Das Interview hat Jan Große Nobis am 5. März 2021 mit Ratsherrn Marius Herwig geführt.

Jan Große Nobis: Hallo liebe Hörerinnen und Hörer. Heute sprechen wir mit Marius Herwig, dem Fraktionsvorsitzenden der SPD im Stadtrat der Stadt Münster. Der Koalitionsvertrag ist verabschiedet, die neue Koalition aus Grünen, SPD und Volt nimmt ihre Arbeit auf. Die SPD ist eine der Junior-Partner*innen in der Koalition. Wir fragen nach, wie zufrieden die SPD mit dem Vertrag ist, wo der geforderte neue Stadtteil verloren gegangen ist und wie es um die Gegenfinanzierung der vielen angestrebten Projekte steht?

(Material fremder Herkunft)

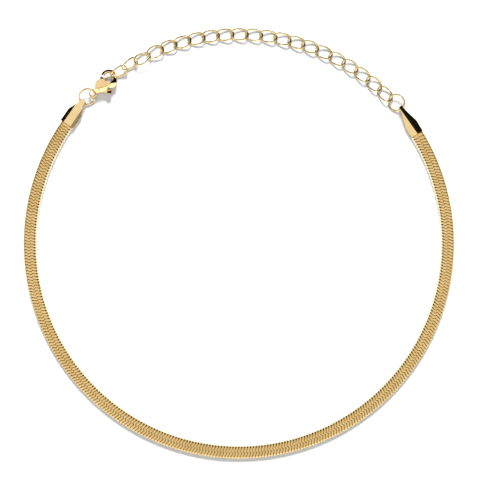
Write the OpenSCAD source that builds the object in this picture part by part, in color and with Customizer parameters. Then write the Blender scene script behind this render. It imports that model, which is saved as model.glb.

Hallo Herr Herwig! Der Koalitionsvertrag ist verabschiedet, aber intern gab es Diskussionen um diesen Vertrag. Ihr ehemaliger Fraktionschef Mathias Kersting ist zurückgetreten. Was war passiert? Wie ist die SPD nun personell aufgestellt?

Marius Herwig: Ja, das stimmt. Mathias Kersting ist uns im Rahmen der Koalitionsverhandlungen sozusagen verloren gegangen.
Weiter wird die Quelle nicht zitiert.